Biblical shame is not so different. Consider the woman with internal bleeding in Mark 5. Her condition made her an outcast, and because of strict hygiene laws she was forbidden from physical contact with others. By pressing through the crowd and touching Jesus she risked being stoned to death, but when she touched him, the source of her shame was relieved, and that is rather the point. Jesus came to free us from shame, among other things; not to encourage us to feel it.

As with every other matter of faith, Jesus is our perfect example, and we can learn from how he responded to shame. In Luke 18, 32 (NKJV), Jesus prophesied of the shame he would know on the cross:

‘For He will be delivered to the Gentiles and will be mocked and insulted and spit upon.’

Hundreds of years before this came to pass, Isaiah wrote of the shame of the coming saviour in Isaiah 53, 3 (NKJV):

‘He is despised and rejected by men,
A Man of sorrows and acquainted with grief.
And we hid, as it were, our faces from Him;
He was despised, and we did not esteem Him.’

In Hebrews 12:2 (NKJV), we see how Jesus responded to that shame:

‘…looking unto Jesus, the author and finisher of our faith, who for the joy that was set before Him endured the cross, despising the shame, and has sat down at the right hand of the throne of God.’

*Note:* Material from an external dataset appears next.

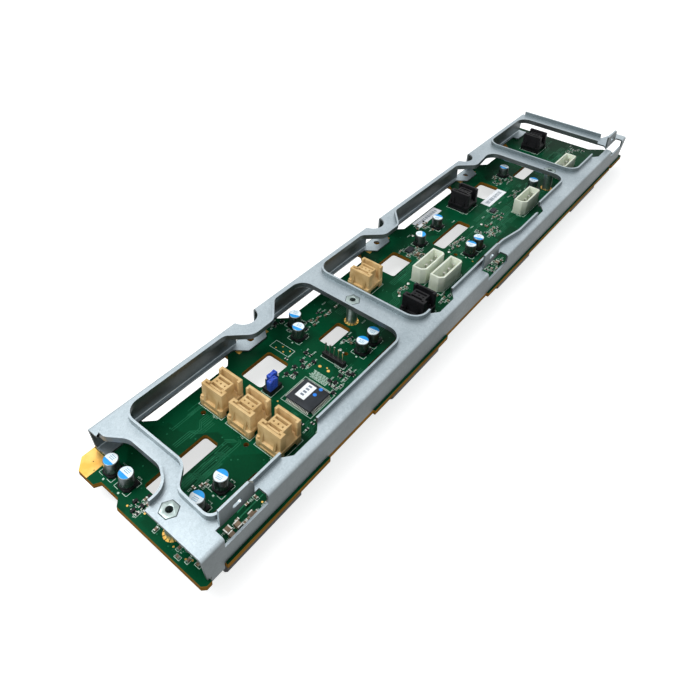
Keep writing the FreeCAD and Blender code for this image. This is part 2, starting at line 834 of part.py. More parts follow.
def controller_chip():
    x, y = chip_at
    half = chip_body / 2
    body = box((x - half, x + half), (y - half, y + half), (chip_standoff, chip_height))
    bounds = [(edge, edge.BoundBox) for edge in body.Edges]
    rims = [edge for edge, span in bounds if span.ZLength > chip_edge or span.ZMin > chip_height - 0.01]
    body = body.makeChamfer(chip_edge, rims)
    shoulder = chip_standoff + (chip_height - chip_standoff) / 2
    reach = lead_span / 2
    t = lead_thickness
    knee = half + (reach - half - lead_foot) / 2
    profile = [
        (half - chip_edge, shoulder), (knee, shoulder), (reach - lead_foot, t), (reach, t), (reach, 0),
        (reach - lead_foot, 0), (knee, shoulder - t), (half - chip_edge, shoulder - t),
    ]
    leads = []
    first = -(lead_count - 1) * lead_pitch / 2
    for turn in range(4):
        for k in range(lead_count):
            offset = first + k * lead_pitch
            points = [Vector(r, offset - lead_width / 2, z) for r, z in profile]
            lead = Part.Face(Part.makePolygon(points + points[:1])).extrude(Vector(0, lead_width, 0))
            lead.rotate(Vector(0, 0, 0), Vector(0, 0, 1), 90 * turn)
            lead.translate(Vector(x, y, 0))
            leads.append(lead)
    return body.fuse(leads)


def header_places(at, in_x, in_y):
    x = at[0] - (in_x - 1) * header_pitch / 2
    y = at[1] - (in_y - 1) * header_pitch / 2
    return [(x + i * header_pitch, y + k * header_pitch) for k in range(in_y) for i in range(in_x)]


def header_pins(places, rise):
    half = header_pin / 2
    return Part.makeCompound([
        box((x - half, x + half), (y - half, y + half), (header_block_height, rise)) for x, y in places
    ])


def header_block(places):
    half = header_pitch / 2
    x_span = (min(x for x, y in places) - half, max(x for x, y in places) + half)
    y_span = (min(y for x, y in places) - half, max(y for x, y in places) + half)
    return box(x_span, y_span, (0, header_block_height))


# A cap with a well over each of two neighbouring pins
def jumper_cap(pins):
    x = (pins[0][0] + pins[1][0]) / 2
    y = pins[0][1]
    bottom = header_block_height
    top = bottom + jumper_height
    half_x = jumper_length / 2
    half_y = jumper_width / 2
    cap = box((x - half_x, x + half_x), (y - half_y, y + half_y), (bottom, top))
    top_edges = [edge for edge in cap.Edges if edge.BoundBox.ZMin > top - 0.01]
    cap = cap.makeChamfer(jumper_chamfer, top_edges)
    groove, groove_depth = jumper_groove
    well = header_pin / 2 + jumper_clearance
    groove_x = (x - groove / 2, x + groove / 2)
    cuts = [
        box(groove_x, (y - half_y, y - half_y + groove_depth), (bottom + groove, top)),
        box(groove_x, (y + half_y - groove_depth, y + half_y), (bottom + groove, top)),
    ]
    for pin_x, pin_y in pins:
        cuts.append(box((pin_x - well, pin_x + well), (pin_y - well, pin_y + well),
                        (bottom, top)))
    return cap.cut(cuts)


def nodes():
    made = {"bracket": bracket(), "circuit_board": board()}
    for column in range(columns):
        for row in range(rows):
            at = on_column(column, first_column_x, first_row_y + row * row_pitch)
            made[f"drive_connector_{column + 1}_{row + 1}"] = drive_connector(at)
    for number, (column, row) in enumerate(cable_places, 1):
        at = on_column(column, first_cable_x, cable_rows_y[row])
        made[f"cable_connector_{number}"] = cable_connector(at)
    for number, place in enumerate(power_places, 1):
        at = on_column(*place)
        made[f"power_connector_{number}"] = power_connector(at)
        made[f"power_pins_{number}"] = Part.makeCompound(power_connector_pins(at))
    for number, place in enumerate(can_places, 1):
        made[f"capacitor_{number}"] = capacitor(on_column(*place))
    made["controller_chip"] = controller_chip()
    made["hex_standoff"] = hex_standoff()
    for number, at in enumerate(round_standoffs_at, 1):
        made[f"round_standoff_{number}"] = round_standoff(at)
    standoffs_at = [hex_standoff_at] + round_standoffs_at
    made["board_screws"] = Part.makeCompound([board_screw(at) for at in standoffs_at])
    places = header_places(on_column(*header_place), 1, header_rows)
    made["fan_header"] = header_block(places)
    made["fan_header_pins"] = header_pins(places, header_pin_rise)
    places = header_places(jumper_at, 3, 2)
    made["jumper_header"] = header_block(places)
    made["jumper_pins"] = header_pins(places, jumper_pin_rise)
    made["jumper_cap_1"] = jumper_cap(places[0:2])
    made["jumper_cap_2"] = jumper_cap(places[4:6])
    return made


def main():
    os.makedirs("parts", exist_ok=True)
    made = nodes()
    whole = Part.makeCompound(list(made.values())).BoundBox
    shift = Vector(-whole.Center.x, -whole.Center.y, -whole.ZMin)
    print("origin moved by", shift, "size", whole.XLength, whole.YLength, whole.ZLength)
    for name, shape in made.items():
        shape.translate(shift)
        shape.exportStep(f"parts/{name}.step")
        print(name, len(shape.Solids), "solids, valid", shape.isValid(), "volume", round(shape.Volume, 2))


main()
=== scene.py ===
import bpy
import bmesh
import json
import math
import random
from mathutils import Matrix, Vector


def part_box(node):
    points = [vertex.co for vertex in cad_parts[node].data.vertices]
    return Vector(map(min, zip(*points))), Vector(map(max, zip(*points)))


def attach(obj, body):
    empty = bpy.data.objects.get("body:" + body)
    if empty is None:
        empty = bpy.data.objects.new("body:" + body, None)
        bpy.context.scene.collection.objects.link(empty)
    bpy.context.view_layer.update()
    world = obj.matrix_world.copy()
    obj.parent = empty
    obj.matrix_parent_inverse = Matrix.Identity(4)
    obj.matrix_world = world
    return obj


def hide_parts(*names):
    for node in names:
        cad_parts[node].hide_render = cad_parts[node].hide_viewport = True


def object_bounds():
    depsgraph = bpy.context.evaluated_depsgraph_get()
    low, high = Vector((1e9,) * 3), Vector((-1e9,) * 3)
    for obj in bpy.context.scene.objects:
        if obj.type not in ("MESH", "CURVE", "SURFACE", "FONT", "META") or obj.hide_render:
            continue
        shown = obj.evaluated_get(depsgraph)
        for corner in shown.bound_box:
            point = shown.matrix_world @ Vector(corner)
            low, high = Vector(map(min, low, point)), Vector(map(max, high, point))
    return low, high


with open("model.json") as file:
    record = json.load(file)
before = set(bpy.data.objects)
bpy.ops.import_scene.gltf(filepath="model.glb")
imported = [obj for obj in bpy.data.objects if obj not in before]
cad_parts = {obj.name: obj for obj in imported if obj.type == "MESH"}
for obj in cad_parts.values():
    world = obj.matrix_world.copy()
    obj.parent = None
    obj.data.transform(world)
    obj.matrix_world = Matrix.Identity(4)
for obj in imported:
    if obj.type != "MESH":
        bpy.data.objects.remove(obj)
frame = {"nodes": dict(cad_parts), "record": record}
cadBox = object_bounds()
mm = 0.001
chance = random.Random(7)

# Places are in mm from the near end of the back wall (x), the outer face of the front wall (y)
# and the top of the circuit board (z), and are turned into the frame's metres.
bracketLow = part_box("bracket")[0]
boardLow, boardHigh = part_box("circuit_board")
bracketOverhang = 7.8 * mm      # the near front corner stands this far before the back wall
zero = Vector((bracketLow.x + bracketOverhang, bracketLow.y, boardHigh.z))
boardBottom = (boardLow.z - boardHigh.z) / mm
columnPitch = 107.0     # one drive to the next along the board
columns = 4
pinPitch = 2.54
pinHalf = 0.32
powerPinPitch = 5.08


def at(x, y, z=0.0):
    return zero + Vector((x, y, z)) * mm


def placeOf(nodeName):
    low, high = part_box(nodeName)
    return (low - zero) / mm, (high - zero) / mm


def colour(hexText):
    channels = [int(hexText[i:i + 2], 16) / 255 for i in (1, 3, 5)]
    linear = [c / 12.92 if c <= 0.04045 else ((c + 0.055) / 1.055) ** 2.4 for c in channels]
    return (*linear, 1.0)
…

He despised the shame – the humiliation, the exposure, the mockery of Almighty God, reviled and ridiculed by his own creation. There are many who reject the Christian faith because they can’t get their head around this – that God would choose to suffer at the hands of those whose lungs he had filled with the breath of life, but this despising of shame is what makes the Christian message unique. Jesus was willing to go through that, along with the extraordinary agonies of the cross, to draw us to himself.

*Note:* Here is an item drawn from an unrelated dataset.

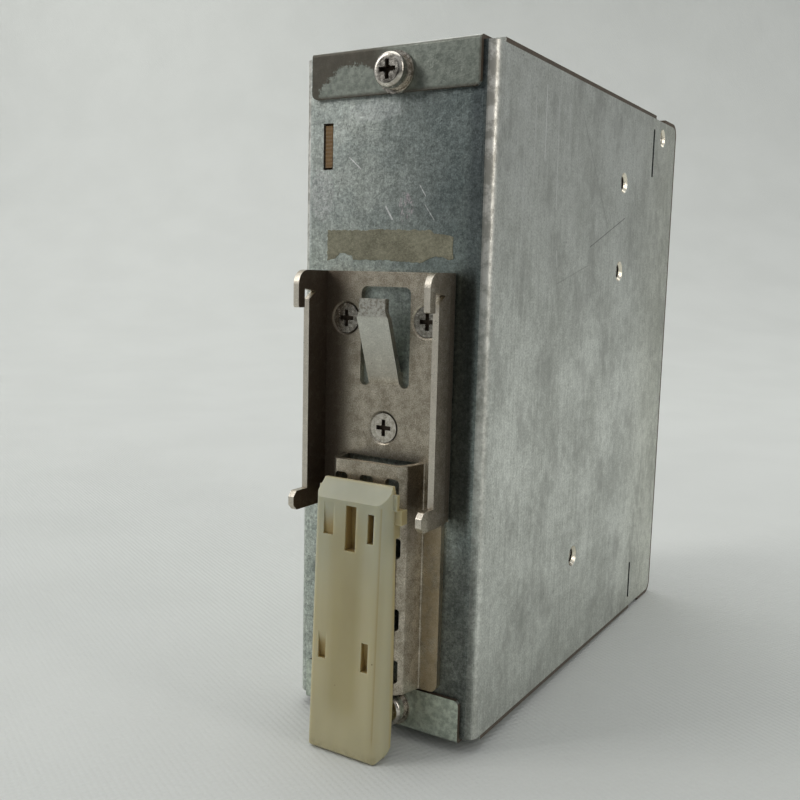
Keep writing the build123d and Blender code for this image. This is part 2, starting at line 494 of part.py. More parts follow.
# transformer: core, bobbin on its middle leg, winding
TY0, TY1, TZ0, TZ1 = -46.0, -33.0, 47.0, 79.0
core_t = bx(-12, 12, TY0, TY1, TZ0, TZ1) - bx(-8, 8, TY0 - 1, TY1 + 1, TZ0 + 5.5, TZ1 - 5.5) \
    + bx(-3.5, 3.5, TY0, TY1, TZ0 + 5.4, TZ1 - 5.4)
parts["transformer_core"] = core_t
hole = bx(-3.55, 3.55, TY0 - 0.05, TY1 + 0.05, TZ0, TZ1)
bob = bx(-4.6, 4.6, TY0 - 1.1, TY1 + 1.1, TZ0 + 5.6, TZ1 - 5.6)
for za in (TZ0 + 5.6, TZ1 - 6.6):
    bob = bob + bx(-7.9, 7.9, -50.5, -28.5, za, za + 1.0)
    for ya in (-50.5, -31.5):
        bob = bob + bx(7.0, 12.2, ya, ya + 3.0, za, za + 1.0)
bob = bob - hole + bx(12.05, PCB_X0, -50.5, -28.5, 50.0, 76.0)
parts["transformer_bobbin"] = bob
wnd = rbox(-7.6, 7.6, -49.9, -29.1, TZ0 + 6.65, TZ1 - 6.65, 1.6, Axis.Z) - bx(-4.65, 4.65, TY0 - 1.15, TY1 + 1.15, TZ0, TZ1)
parts["transformer_windings"] = wnd
# output choke: ring core with one winding
oy, oz, ox = -40.0, 96.0, PCB_X0 - 6.8
parts["output_choke_core"] = cyl("x", 9.0, ox - 4.0, ox + 4.0, oy, oz) - cyl("x", 4.5, ox - 6, ox + 6, oy, oz)
ring = cyl("x", 10.2, ox - 5.2, ox + 5.2, oy, oz) - cyl("x", 3.3, ox - 7, ox + 7, oy, oz)
ring = ring - (cyl("x", 9.02, ox - 4.02, ox + 4.02, oy, oz) - cyl("x", 4.48, ox - 6, ox + 6, oy, oz))
ow = ring - bx(ox - 7, ox + 7, oy - 2.2, oy + 2.2, oz, oz + 12)
ow = ow + bx(PCB_X0 - 2.0, PCB_X0, oy - 5.6, oy - 4.6, oz + 4.0, oz + 5.0) + bx(PCB_X0 - 2.0, PCB_X0, oy + 4.6, oy + 5.6, oz + 4.0, oz + 5.0)
parts["output_choke_winding"] = ow
oc = None
for (y, z) in ((-66.0, 110.5), (-66.0, 98.0), (-78.0, 110.5)):
    c = cyl("x", 5.0, PCB_X0 - 18.0, PCB_X0, y, z)
    c = fillet(c.edges().filter_by(GeomType.CIRCLE).sort_by(Axis.X)[:1], 0.5)
    c = c - cyl("x", 5.5, PCB_X0 - 2.6, PCB_X0 - 1.9, y, z) + cyl("x", 4.75, PCB_X0 - 2.7, PCB_X0 - 1.8, y, z)
    c = c - bx(PCB_X0 - 19, PCB_X0 - 17.8, y - 3, y + 3, z - 0.15, z + 0.15) - bx(PCB_X0 - 19, PCB_X0 - 17.8, y - 0.15, y + 0.15, z - 3, z + 3)
    oc = c if oc is None else oc + c
parts["output_capacitors"] = oc
# control board standing on the main board, with its chips
parts["control_board"] = bx(-6.0, PCB_X0, -56.8, -55.6, 47.0, 71.0)
ic = rbox(-1.0, 5.0, -58.4, -56.8, 50.0, 55.0, 0.3, Axis.Y) + rbox(-1.0, 5.0, -58.4, -56.8, 60.0, 65.0, 0.3, Axis.Y)
parts["control_chips"] = ic
parts["optocouplers"] = on_board(-70.0, -64.0, 60.0, 64.6, 3.6) + on_board(-70.0, -64.0, 52.0, 56.6, 3.6)
parts["film_capacitors"] = on_board(-24.0, -16.0, 76.0, 92.0, 11.0, 0.5) + on_board(-24.0, -16.0, 102.0, 114.0, 9.0, 0.5)
# indicator board behind the front panel: voltage trimmer and power lamp
parts["indicator_board"] = bx(-12.0, PCB_X0, -96.0, -94.4, 91.0, 103.5)
tb = rbox(TRIM_POS[0] - 3.4, TRIM_POS[0] + 3.4, -101.8, -96.0, TRIM_POS[1] - 3.4, TRIM_POS[1] + 3.4, 0.4, Axis.Y)
tb = tb - cyl("y", 1.95, -103, -98.0, *TRIM_POS)
parts["trimmer_body"] = tb
tr = cyl("y", 1.9, -105.3, -98.3, *TRIM_POS)
tr = tr - bx(TRIM_POS[0] - 1.5, TRIM_POS[0] + 1.5, -106, -104.5, TRIM_POS[1] - 0.3, TRIM_POS[1] + 0.3)
tr = tr - bx(TRIM_POS[0] - 0.3, TRIM_POS[0] + 0.3, -106, -104.5, TRIM_POS[1], TRIM_POS[1] + 1.5)
parts["trimmer_rotor"] = tr
led = cyl("y", 1.5, -105.0, -96.0, *LED_POS) + cyl("y", 1.9, -97.0, -96.0, *LED_POS)
led = led + Pos(LED_POS[0], -105.0, LED_POS[1]) * Sphere(1.5)
led = led - bx(-12, 0, -110, -106.3, 90, 105)
parts["power_lamp"] = led

# pieces of one kind share a node, each as its own solid
GROUPS = {
    "terminal_bars": ("output_terminal_bars", "input_terminal_bars"),
    "terminal_boards": ("output_terminal_board", "input_terminal_board"),
    "heat_spreaders": ("primary_heat_spreader", "secondary_heat_spreader"),
    "choke_cores": ("choke_core", "output_choke_core"),
    "choke_windings": ("choke_windings", "output_choke_winding"),
    "inner_screws": ("pcb_screws", "heatsink_screws"),
    "power_semiconductors": ("switching_transistor", "output_rectifiers"),
    "film_capacitors": ("film_capacitors", "x_capacitor"),
}
for new, olds in GROUPS.items():
    group = [s for o in olds for s in parts.pop(o).solids()]
    parts[new] = Compound(children=group)

os.makedirs("parts", exist_ok=True)
for name, shape in parts.items():
    solids = shape.solids()
    if len(solids) == 1:
        out = solids[0]
    else:
        out = Compound(children=list(solids))
    out = out.moved(Location(SHIFT))
    out.label = name
    export_step(out, "parts/%s.step" % name)
    b = out.bounding_box()
    print(name, len(solids), "vol %.2f" % shape.volume,
          "x %.2f %.2f y %.2f %.2f z %.2f %.2f" % (b.min.X, b.max.X, b.min.Y, b.max.Y, b.min.Z, b.max.Z))
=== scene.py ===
import math
import random

import bpy
import bmesh
from mathutils import Matrix, Vector


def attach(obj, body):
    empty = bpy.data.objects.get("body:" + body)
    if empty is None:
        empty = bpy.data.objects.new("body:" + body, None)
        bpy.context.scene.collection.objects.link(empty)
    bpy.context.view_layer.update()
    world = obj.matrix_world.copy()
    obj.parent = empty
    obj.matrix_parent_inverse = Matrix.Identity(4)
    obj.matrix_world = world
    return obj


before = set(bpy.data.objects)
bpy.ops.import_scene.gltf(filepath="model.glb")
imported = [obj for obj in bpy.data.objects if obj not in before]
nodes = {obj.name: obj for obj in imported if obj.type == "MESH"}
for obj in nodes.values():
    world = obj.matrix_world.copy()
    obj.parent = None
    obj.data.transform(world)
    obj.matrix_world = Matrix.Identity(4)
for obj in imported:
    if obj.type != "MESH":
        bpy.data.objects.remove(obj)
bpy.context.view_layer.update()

SEAT, MID = 6.8, 62.6      # mm: case coordinates = row coordinates + (0, SEAT, MID)


def P(x, y, z):
    """Case coordinates in mm to the row frame in metres."""
    return Vector((x / 1000, (y - SEAT) / 1000, (z - MID) / 1000))


# ------------------------------------------------------------- node helpers
class M:
    """A procedural material with short calls for its nodes. Positions are case coordinates in mm."""

    def __init__(self, name):
        self.m = bpy.data.materials.new(name)
        self.m.use_nodes = True
        self.nt = self.m.node_tree
        self.nt.nodes.clear()
        self.out = self.nt.nodes.new("ShaderNodeOutputMaterial")
        self.b = self.nt.nodes.new("ShaderNodeBsdfPrincipled")
        self.nt.links.new(self.b.outputs[0], self.out.inputs[0])
        tc = self.nt.nodes.new("ShaderNodeTexCoord")
        s = self.nt.nodes.new("ShaderNodeVectorMath")
        s.operation = "MULTIPLY_ADD"
        self.nt.links.new(tc.outputs["Object"], s.inputs[0])
        s.inputs[1].default_value = (1000, 1000, 1000)
        s.inputs[2].default_value = (0, SEAT, MID)
        self.p = s.outputs[0]
        x = self.nt.nodes.new("ShaderNodeSeparateXYZ")
        self.nt.links.new(self.p, x.inputs[0])
        self.x, self.y, self.z = x.outputs
        g = self.nt.nodes.new("ShaderNodeNewGeometry")
        n = self.nt.nodes.new("ShaderNodeSeparateXYZ")
        self.nt.links.new(g.outputs["True Normal"], n.inputs[0])
        self.nx, self.ny, self.nz = n.outputs

    def _in(self, sock, v):
        if hasattr(v, "links"):
            self.nt.links.new(v, sock)
        elif isinstance(v, (tuple, list)) and len(v) == 3 and sock.type == "RGBA":
            sock.default_value = (*v, 1)
        else:
            sock.default_value = v

    def math(self, op, a, b=0.0, c=None, clamp=False):
        n = self.nt.nodes.new("ShaderNodeMath")
        n.operation = op
        n.use_clamp = clamp
        self._in(n.inputs[0], a)
        self._in(n.inputs[1], b)
        if c is not None:
            self._in(n.inputs[2], c)
        return n.outputs[0]

    def vmath(self, op, a, b=(0, 0, 0)):
        n = self.nt.nodes.new("ShaderNodeVectorMath")
        n.operation = op
        self._in(n.inputs[0], a)
        if op == "SCALE":
            self._in(n.inputs["Scale"], b)
        else:
            self._in(n.inputs[1], b)
        return n.outputs["Value"] if op in ("LENGTH", "DOT_PRODUCT", "DISTANCE") else n.outputs[0]

    def noise(self, scale=1.0, detail=4.0, rough=0.6, stretch=None, dist=0.0, seed=0.0):
        v = self.p
        if stretch or seed:
            n = self.nt.nodes.new("ShaderNodeVectorMath")
            n.operation = "MULTIPLY_ADD"
            self._in(n.inputs[0], v)
            n.inputs[1].default_value = stretch or (1, 1, 1)
            n.inputs[2].default_value = (seed, seed * 0.7, seed * 1.3)
            v = n.outputs[0]
        t = self.nt.nodes.new("ShaderNodeTexNoise")
        self._in(t.inputs["Vector"], v)
        t.inputs["Scale"].default_value = scale
        t.inputs["Detail"].default_value = detail
        t.inputs["Roughness"].default_value = rough
        t.inputs["Distortion"].default_value = dist
        return t.outputs[0]

    def voronoi(self, scale=1.0, feature="F1", rand=1.0, out=0, smooth=None):
        t = self.nt.nodes.new("ShaderNodeTexVoronoi")
        t.feature = feature
        self._in(t.inputs["Vector"], self.p)
        t.inputs["Scale"].default_value = scale
        t.inputs["Randomness"].default_value = rand
        return t.outputs[out]

    def ramp(self, v, lo, hi, a=0.0, b=1.0, smooth=True):
        n = self.nt.nodes.new("ShaderNodeMapRange")
        n.interpolation_type = "SMOOTHSTEP" if smooth else "LINEAR"
        n.clamp = True
        self._in(n.inputs["Value"], v)
        n.inputs["From Min"].default_value = lo
        n.inputs["From Max"].default_value = hi
        n.inputs["To Min"].default_value = a
        n.inputs["To Max"].default_value = b
        return n.outputs[0]

    def mix(self, f, a, b, kind="MIX"):
        n = self.nt.nodes.new("ShaderNodeMix")
        n.data_type = "RGBA"
        n.blend_type = kind
        self._in(n.inputs[0], f)
        self._in(n.inputs[6], a)
        self._in(n.inputs[7], b)
        return n.outputs[2]

    def gain(self, col, v):
        """A colour times a value."""
        n = self.nt.nodes.new("ShaderNodeVectorMath")
        n.operation = "SCALE"
        self._in(n.inputs[0], col)
        self._in(n.inputs["Scale"], v)
        return n.outputs[0]

    def tint(self, col, t):
        n = self.nt.nodes.new("ShaderNodeVectorMath")
        n.operation = "MULTIPLY"
        self._in(n.inputs[0], col)
        n.inputs[1].default_value = t
        return n.outputs[0]

    def fmix(self, f, a, b):
        n = self.nt.nodes.new("ShaderNodeMix")
        self._in(n.inputs[0], f)
        self._in(n.inputs[2], a)
        self._in(n.inputs[3], b)
        return n.outputs[0]

    def add(self, a, b):
        return self.math("ADD", a, b)

    def mul(self, a, b):
        return self.math("MULTIPLY", a, b)

    def mx(self, *s):
        o = s[0]
        for t in s[1:]:
            o = self.math("MAXIMUM", o, t)
        return o

    def band(self, v, lo, hi, soft):
        """1 inside lo..hi with soft ends."""
        return self.mul(self.ramp(v, lo - soft, lo + soft), self.ramp(v, hi - soft, hi + soft, 1, 0))

    def seg(self, a, b, w, soft=0.6):
        """A mark along the line from a to b, w mm wide."""
        A, B = Vector(a), Vector(b)
        ab = B - A
        pa = self.vmath("SUBTRACT", self.p, tuple(A))
        t = self.math("DIVIDE", self.vmath("DOT_PRODUCT", pa, tuple(ab)), ab.length_squared, clamp=True)
        n = self.nt.nodes.new("ShaderNodeVectorMath")
        n.operation = "SCALE"
        n.inputs[0].default_value = tuple(ab)
        self._in(n.inputs["Scale"], t)
        d = self.vmath("DISTANCE", pa, n.outputs[0])
        return self.ramp(d, w * (1 - soft) / 2, w / 2 + 1e-4, 1, 0)

    def blob(self, c, r):
        """A soft ellipsoid mark: 1 at its centre, 0 at its rim."""
        n = self.nt.nodes.new("ShaderNodeVectorMath")
        n.operation = "SUBTRACT"
        self._in(n.inputs[0], self.p)
        n.inputs[1].default_value = c
        d = self.vmath("DIVIDE", n.outputs[0], r)
        return self.math("SUBTRACT", 1.0, self.vmath("LENGTH", d))

    def bump(self, h, dist=0.02, strength=1.0):
        """Height in mm."""
        n = self.nt.nodes.new("ShaderNodeBump")
        n.inputs["Strength"].default_value = strength
        n.inputs["Distance"].default_value = dist / 1000
        self._in(n.inputs["Height"], h)
        self.nt.links.new(n.outputs[0], self.b.inputs["Normal"])

    def set(self, **kw):
        names = dict(color="Base Color", metal="Metallic", rough="Roughness", sss="Subsurface Weight", radius="Subsurface Radius",
                     sscale="Subsurface Scale", coat="Coat Weight", crough="Coat Roughness", spec="Specular IOR Level", trans="Transmission Weight",
                     ior="IOR", alpha="Alpha", emit="Emission Color", estr="Emission Strength", aniso="Anisotropic", sheen="Sheen Weight")
        for k, v in kw.items():
            self._in(self.b.inputs[names[k]], v)
        return self.m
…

He chose the joy set before him (the salvation of humanity) and considered shame beneath contempt. Perhaps then, this could be our attitude too. When tempted to turn on ourselves, or to examine every reason we might be rejected, or to measure ourselves against others, we can rise above it, looking to Jesus. When we see others, exposed, belittled and humiliated, we can be part of God’s answer for them. We can stand side by side with Jesus, and despise the shame.